In [3]: Provider.objects.get(name='facebook').enabled()
Out[3]: True

In [4]: Provider.objects.enabled()
Out[4]: []

In [5]: q = {'consumer_secret__isnull': False}

In [6]: Provider.objects.filter(**q)
Out[6]: []

In [7]: Provider.objects.filter(consumer_secret=None).count()
Out[7]: 5

In [8]: Provider.objects.filter(consumer_secret=None)
Out[8]: [<Provider: bitbucket>, <Provider: twitter>, <Provider: microsoft>, <Provider: google>, <Provider: github>]

In [9]: Provider.objects.exclude(consumer_secret=None)
Out[9]: []

So, this pull request can probably be merged, but enabled() is sadly still not working.

mlavin commented 10 years ago

That's frustrating but thanks for the update. I'd really like to find a way to work but I'm not very familiar with running Django on the App Engine.

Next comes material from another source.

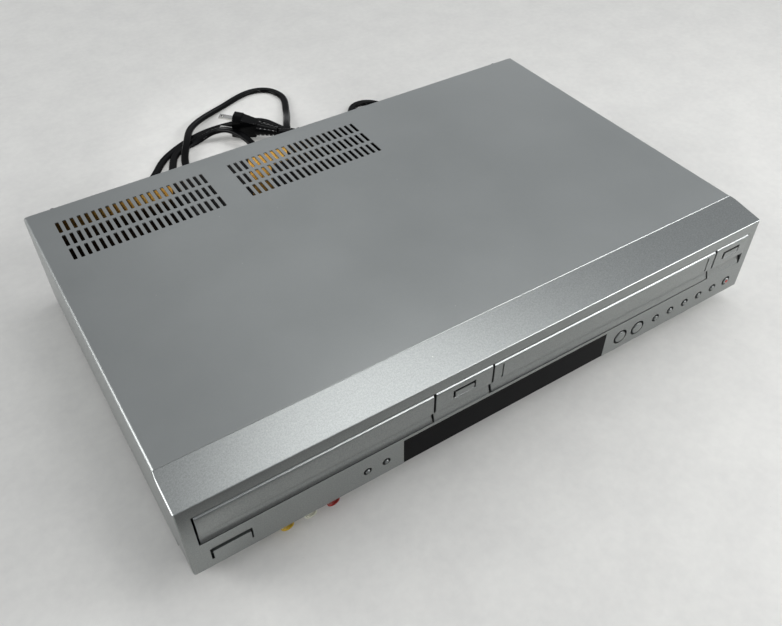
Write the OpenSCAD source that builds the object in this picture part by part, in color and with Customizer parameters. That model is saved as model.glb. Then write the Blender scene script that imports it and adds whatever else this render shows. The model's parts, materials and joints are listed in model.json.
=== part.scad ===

For the views it would be easy to add additional checks to the instance enabled(). The context_processor is a little messier. It's fairly reasonable to filter in Python (there aren't going to be 100s or 1000s of providers) but you want to make sure that it is lazily evaluated since the context_processor is run on every render though the context might not be used. Maybe djang.utils.functional.lazy can address that.

mlavin commented 10 years ago

Updated to simply remove the use of enabled which is more or less your original change. However the views and context processors have been updated to check for the enabled providers.